Written problem: A precise retyping is required of every line from the one containing "Continue the Blender" down to the one containing "LONGEST_SPINE = 54 * MM", both included, and of no other line.

## Begin Available records

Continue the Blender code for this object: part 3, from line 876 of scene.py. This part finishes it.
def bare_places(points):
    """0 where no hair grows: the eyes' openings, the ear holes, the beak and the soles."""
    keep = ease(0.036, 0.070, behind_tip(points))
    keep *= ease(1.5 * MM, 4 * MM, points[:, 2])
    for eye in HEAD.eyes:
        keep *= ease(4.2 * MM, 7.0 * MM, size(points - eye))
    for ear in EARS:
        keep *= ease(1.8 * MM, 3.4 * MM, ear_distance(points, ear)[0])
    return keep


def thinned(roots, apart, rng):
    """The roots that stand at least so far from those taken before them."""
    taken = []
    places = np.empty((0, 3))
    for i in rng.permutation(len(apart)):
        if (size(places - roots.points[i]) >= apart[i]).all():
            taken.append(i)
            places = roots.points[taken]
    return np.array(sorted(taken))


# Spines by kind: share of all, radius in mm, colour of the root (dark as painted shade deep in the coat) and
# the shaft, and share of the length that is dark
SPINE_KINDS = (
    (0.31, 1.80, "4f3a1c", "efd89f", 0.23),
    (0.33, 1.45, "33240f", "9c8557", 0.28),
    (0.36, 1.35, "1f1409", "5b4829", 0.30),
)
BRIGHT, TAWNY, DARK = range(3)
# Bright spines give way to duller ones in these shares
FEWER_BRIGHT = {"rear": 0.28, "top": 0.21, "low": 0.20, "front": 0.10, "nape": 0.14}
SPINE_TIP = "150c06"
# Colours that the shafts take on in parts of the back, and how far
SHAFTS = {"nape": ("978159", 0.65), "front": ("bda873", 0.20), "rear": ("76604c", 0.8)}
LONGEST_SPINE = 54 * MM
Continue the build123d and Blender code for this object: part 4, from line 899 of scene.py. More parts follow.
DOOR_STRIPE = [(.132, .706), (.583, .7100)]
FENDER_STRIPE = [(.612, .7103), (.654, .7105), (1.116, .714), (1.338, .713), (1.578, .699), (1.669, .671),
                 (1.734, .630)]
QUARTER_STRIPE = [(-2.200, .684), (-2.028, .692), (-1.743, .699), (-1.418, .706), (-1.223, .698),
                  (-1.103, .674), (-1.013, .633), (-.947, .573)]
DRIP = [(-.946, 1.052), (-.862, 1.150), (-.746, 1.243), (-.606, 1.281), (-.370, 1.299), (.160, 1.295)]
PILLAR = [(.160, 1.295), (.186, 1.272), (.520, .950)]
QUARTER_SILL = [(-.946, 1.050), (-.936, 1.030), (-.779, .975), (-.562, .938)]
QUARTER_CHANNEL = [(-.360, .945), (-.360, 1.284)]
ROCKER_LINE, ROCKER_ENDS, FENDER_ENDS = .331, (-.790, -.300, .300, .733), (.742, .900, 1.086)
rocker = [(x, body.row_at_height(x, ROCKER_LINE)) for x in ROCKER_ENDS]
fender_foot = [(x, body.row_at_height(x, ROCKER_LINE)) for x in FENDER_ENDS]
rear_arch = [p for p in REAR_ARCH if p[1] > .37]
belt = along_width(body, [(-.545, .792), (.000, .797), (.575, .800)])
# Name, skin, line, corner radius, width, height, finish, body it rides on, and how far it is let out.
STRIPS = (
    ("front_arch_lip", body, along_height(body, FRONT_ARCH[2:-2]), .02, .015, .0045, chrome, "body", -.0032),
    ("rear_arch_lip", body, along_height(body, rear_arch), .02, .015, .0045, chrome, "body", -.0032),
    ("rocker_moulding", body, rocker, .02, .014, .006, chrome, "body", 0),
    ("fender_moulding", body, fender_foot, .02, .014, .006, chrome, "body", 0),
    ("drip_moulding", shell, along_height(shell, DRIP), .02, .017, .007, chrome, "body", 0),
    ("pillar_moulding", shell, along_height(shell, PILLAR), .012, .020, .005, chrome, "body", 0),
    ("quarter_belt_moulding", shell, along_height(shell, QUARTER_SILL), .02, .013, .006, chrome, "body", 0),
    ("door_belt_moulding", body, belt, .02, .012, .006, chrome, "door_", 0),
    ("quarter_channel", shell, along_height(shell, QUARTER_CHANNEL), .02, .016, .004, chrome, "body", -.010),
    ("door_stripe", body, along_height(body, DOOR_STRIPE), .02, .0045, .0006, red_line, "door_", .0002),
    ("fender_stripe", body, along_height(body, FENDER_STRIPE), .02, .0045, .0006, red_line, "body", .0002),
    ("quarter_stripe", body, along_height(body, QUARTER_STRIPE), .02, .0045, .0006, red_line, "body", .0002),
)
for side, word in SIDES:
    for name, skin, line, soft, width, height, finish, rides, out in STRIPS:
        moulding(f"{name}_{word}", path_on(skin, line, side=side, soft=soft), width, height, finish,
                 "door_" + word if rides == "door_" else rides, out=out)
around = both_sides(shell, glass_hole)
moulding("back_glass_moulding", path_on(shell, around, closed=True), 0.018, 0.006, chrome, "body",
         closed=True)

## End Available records
## Begin Available records

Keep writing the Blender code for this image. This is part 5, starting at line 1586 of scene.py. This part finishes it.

## End Available records

The response:
Continue the Blender code for this object: part 3, from line 876 of scene.py. This part finishes it.
def bare_places(points):
    """0 where no hair grows: the eyes' openings, the ear holes, the beak and the soles."""
    keep = ease(0.036, 0.070, behind_tip(points))
    keep *= ease(1.5 * MM, 4 * MM, points[:, 2])
    for eye in HEAD.eyes:
        keep *= ease(4.2 * MM, 7.0 * MM, size(points - eye))
    for ear in EARS:
        keep *= ease(1.8 * MM, 3.4 * MM, ear_distance(points, ear)[0])
    return keep


def thinned(roots, apart, rng):
    """The roots that stand at least so far from those taken before them."""
    taken = []
    places = np.empty((0, 3))
    for i in rng.permutation(len(apart)):
        if (size(places - roots.points[i]) >= apart[i]).all():
            taken.append(i)
            places = roots.points[taken]
    return np.array(sorted(taken))


# Spines by kind: share of all, radius in mm, colour of the root (dark as painted shade deep in the coat) and
# the shaft, and share of the length that is dark
SPINE_KINDS = (
    (0.31, 1.80, "4f3a1c", "efd89f", 0.23),
    (0.33, 1.45, "33240f", "9c8557", 0.28),
    (0.36, 1.35, "1f1409", "5b4829", 0.30),
)
BRIGHT, TAWNY, DARK = range(3)
# Bright spines give way to duller ones in these shares
FEWER_BRIGHT = {"rear": 0.28, "top": 0.21, "low": 0.20, "front": 0.10, "nape": 0.14}
SPINE_TIP = "150c06"
# Colours that the shafts take on in parts of the back, and how far
SHAFTS = {"nape": ("978159", 0.65), "front": ("bda873", 0.20), "rear": ("76604c", 0.8)}
LONGEST_SPINE = 54 * MM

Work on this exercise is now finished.